To summarize, InfoRank achieves the best MAP result in Coffman’s IMDb Benchmark queries, since it successfully finds a balance between degree and informativeness. Furthermore, Table 5 indicates that these type of centrality measures, based on the Power Iteration method, can be computed in a feasible time.

Finally, we used 25 queries from QALD-2 (https://github.com/ag-sc/QALD) to evaluate the impact of InfoRank in a keyword search system over MusicBrainz. InfoRank achieved a MAP of 0.80 and PageRank a MAP of 0.75. For instance, PageRank gives a priority to music albums that have a higher number of tracks, since more tracks imply more links. However, we argue that the number of tracks is not necessarily related to the importance of an album.

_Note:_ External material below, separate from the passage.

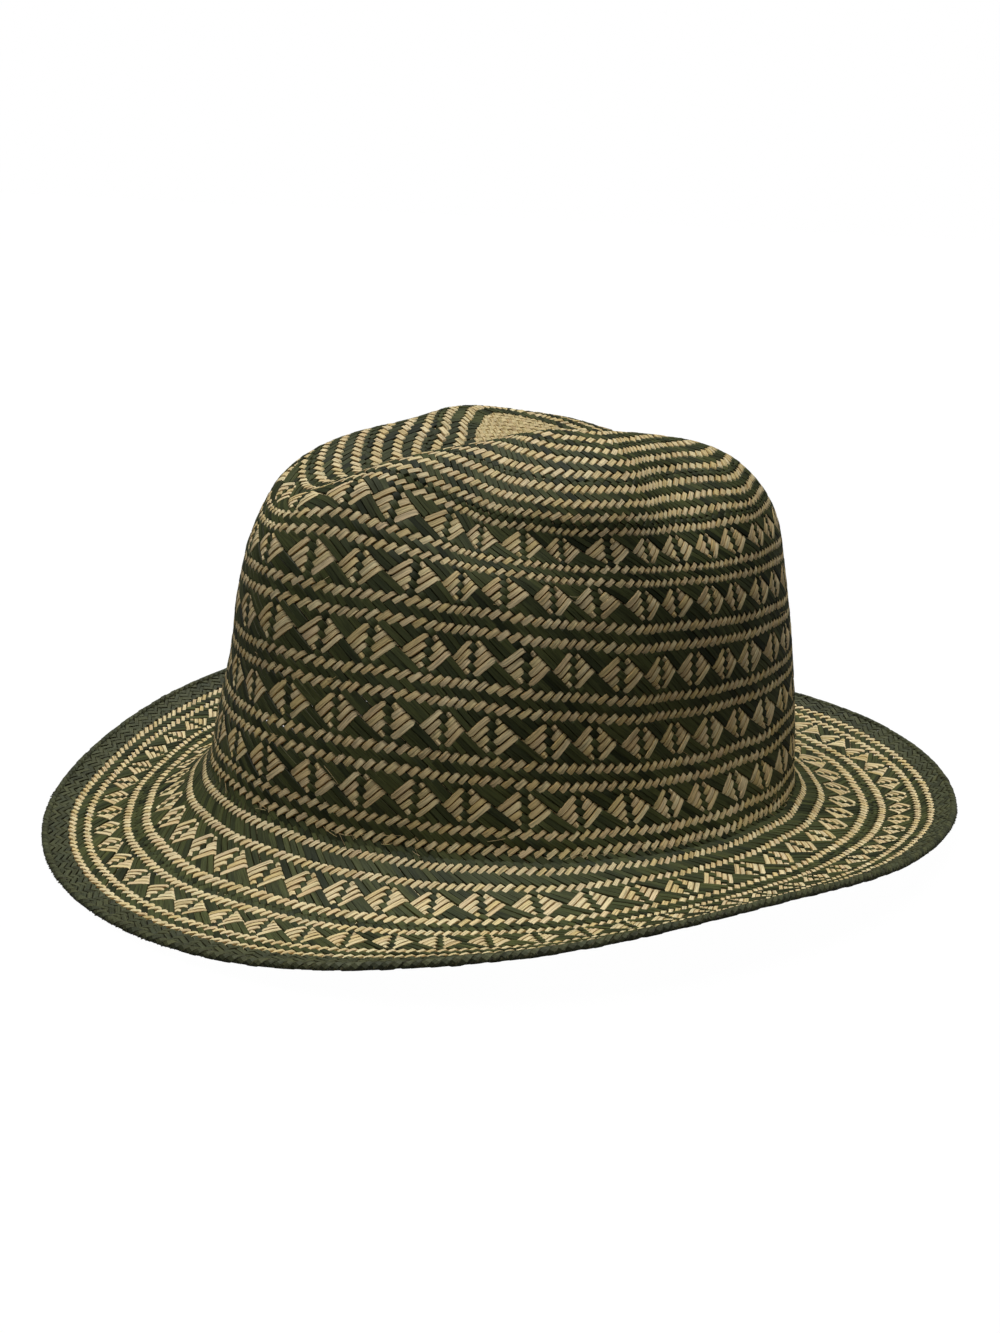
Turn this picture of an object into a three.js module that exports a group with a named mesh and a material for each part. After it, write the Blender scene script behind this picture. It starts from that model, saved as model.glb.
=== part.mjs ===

6 Conclusions and Future Work

In this paper, we addressed two problems: (1) how to define importance measures in RDF graphs; (2) how to use these measures to help compute and rank answers of keyword queries over RDF graphs. To solve these problems, we proposed a novel family of measures, called InfoRank, and a keyword search system, called QUIRA, for RDF graphs. QUIRA uses the proposed importance measures: to narrow the retrieved pieces of information; to choose the best paths to connect the resources (nodes) in a graph; and to rank the retrieved answers. We concluded with experiments that show that the proposed solution improves the quality of results in popular keyword search benchmarks.

As future work, we plan to use InfoRank to improve Entity Linking and Entity Summarization solutions, to evaluate QUIRA with larger schemas, and to test ranking functions that take advantage of domain knowledge.